Persist the return value of a task.

Source code in src/databricks_bundle_decorators/io_manager.py
@abstractmethod
def write(self, context: OutputContext, obj: Any) -> None:
    """Persist the return value of a task."""
    ...

read(context) abstractmethod

Read the output of an upstream task for use downstream.

Source code in src/databricks_bundle_decorators/io_manager.py
@abstractmethod
def read(self, context: InputContext) -> Any:
    """Read the output of an upstream task for use downstream."""
    ...

databricks_bundle_decorators.io_manager.OutputContext(job_name, task_key, run_id, backfill_key=None, partition_by=None) dataclass

Context provided to IoManager.write when persisting a task's return value.

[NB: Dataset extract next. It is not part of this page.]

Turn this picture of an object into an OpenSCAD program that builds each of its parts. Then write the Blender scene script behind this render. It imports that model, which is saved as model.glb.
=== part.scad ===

databricks_bundle_decorators.io_manager.InputContext(job_name, task_key, upstream_task_key, run_id, expected_type=None, backfill_key=None, all_partitions=False, partition_by=None, partition_filter=None) dataclass

Context provided to IoManager.read when retrieving upstream output.

Attributes:

Name Type Description
expected_type type | None

The type annotation of the downstream task's parameter, if available. IoManagers can use this to return the appropriate type (e.g. polars.LazyFrame vs polars.DataFrame).

backfill_key str | None

The backfill key of the current run. IoManagers use this to scope reads to the correct partition.

all_partitions bool

When True, the IoManager should read all partitions instead of filtering to the current backfill_key. Set when the upstream dependency is wrapped with all_partitions() or when the consuming task uses @task(all_partitions=True).

partition_filter dict[str, list[str]] | None

Mapping of partition column names to their written values, pushed by the producing task via task values. When set, the IoManager uses these values to filter the read result. Populated automatically when auto_filter=True on the producing IoManager.